Только у нас
Линия жизни. Реж. Павел Лунгин, 1996
Фильму, как и ребенку, надо дать правильное имя. Павлу Лунгину хватило мудрости догадаться об этой элементарной магической процедуре. Кому нужна одноцветная «Жизнь в красном»? Ложное имя — принудительная однотонная раскраска того, что переливается всеми цветами. Другое дело — «Линия жизни». У каждого своя, непредсказуемая и предопределенная.
Оговоримся сразу же, «Линию жизни» я не воспринимаю как российский фильм. Дело не в процентах, вложенных с той и другой стороны денег. Дело в режиссерском взгляде, в позиции Лунгина, который отказался от двусмысленной роли толмача-полпреда русской жизни на Западе, став нормальным европейским режиссером. Оговорка важна, поскольку в данном случае «жизнь» — синоним «России».
Фильм Лунгина стал переломным не только для его собственного творчества. Он переломен — от восьмидесятых к девяностым — в отношении к «жизни» в трех ее ипостасях: прошлое, настоящее, будущее. Восьмидесятые наивно верили, что существует и доступна некая «правда истории» — достаточно открыть архивы. Девяностые, отчаявшись, предпочитают относиться к русскому прошлому как к воплощенной в жизнь утопии, как ко времени самых невероятных и реализовавшихся экспериментов. Восьмидесятые твердо знали, каким будет ближайшее будущее. Убийственный пессимизм — от Лопушанского до Кабакова — уравновешивался этим знанием. Девяностые не уверены ни в чем, кроме одного — все будет хорошо. Да уже хорошо. Дольше всего сопротивлялось настоящее. Художники посчитали себя вправе утверждать «Так жить нельзя». А как «так»? «Так» — это что: интеллигент-саксофонист плюс народ-таксист? Или папа-еврей плюс сын-фашист? От накопления слагаемых сумма не то чтобы не меняется, а просто не возникает.
В «Линии жизни» Лунгин одним-из первых режиссеров (если не самым первым) категорически отказывается от презентации неких истин о России. Здесь есть все, что мелькает на газетных полосах: мафиозные аферы, киллеры, иностранный капитал, бордели Стамбула. Но вся эта дрянь ни— сколько не омрачает радужные переливы многоцветной жизни. Поскольку жизнь — живая. Вряд ли после просмотра «Линии жизни» французские музыканты и бизнесмены откажутся от деловой поездки в Москву из опасения, что их одурманят на дискотеке, увезут в Каракумы и закопают по горло в песок. А после «Такси-блюза» или «Луна-парка» отказались бы, и отказывались. Насилия, кстати, в фильме поболее, чем в двух предшествующих, но насилия качественно иного. Ушли в прошлое смачные удары в темных закоулках и хряск топора о мясницкую колоду под истерический «Варяг». Правда, здесь выдавливают глаза и насаживают на крюк, играют в футбол головой, но как-то радостно и элегантно научился снимать насилие Павел Лунгин — не так, как снимают в России. Ну кому придет в голову печалиться о Змее Горыныче, которому с особой жестокостью и цинизмом отрубают при отягчающих обстоятельствах одну голову за другой? Ведь Лунгин снял просто-напросто легкую и удачную сказку. А где еще может происходить действие современной сказки, как не в России. Только у нас еще живет такой любвеобильный и мудрый людоед. Только у нас дочка-людоедка, подмосковная Царевна Лягушка преображается от поцелуя французского принца в звезду Мулен-Руж. Только у нас…
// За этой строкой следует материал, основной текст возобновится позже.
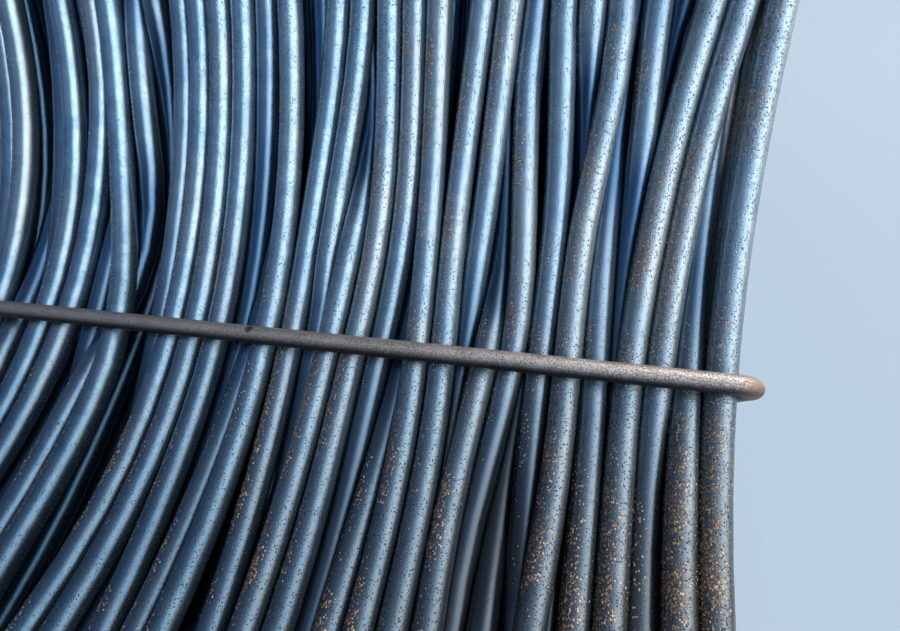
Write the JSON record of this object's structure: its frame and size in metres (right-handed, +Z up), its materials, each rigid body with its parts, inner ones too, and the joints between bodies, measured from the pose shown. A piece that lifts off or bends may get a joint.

Непонятно одно: как «Линия жизни» функционирует и не становится хуже при провальной игре двух главных героев. Дочка крестного отца — лимита лимитой, и ее idée fixe спеть в Мулен-Руж «Жизнь в розовом цвете» наводит на мысль, что последние тридцать лет она провела в состоянии анабиоза. Как-то не актуально, извините за неуместное выражение. Перез точно так же не понимает, где он очутился и что делает, как и его герой. Посему переигрывает, берет глоткой, впадает в истерику и мечется.
Нашим актерам есть, чем гордиться — ни одному из них Перез не годится в подметки. Ни Армену Джигарханяну, чье приглашение на роль монстра-палача казалось мне до просмотра фильма вкусовым просчетом ~ слишком много монстров он переиграл от «Тегерана-43» до «Места встречи». Ни азартному Дмитрию Певцову, оттягивающемуся в роли наследного принца при Калашникове и радиотелефоне. Ни Александру Балуеву, который превращает третьестепенную роль убийцы на побегушках в самоценный актерский перформанс. Но даже их суммарные усилия не объясняют парадокса удачного и цельного фильма при отсутствии главного — актерского — звена. Такая уж у Лунгина линия жизни.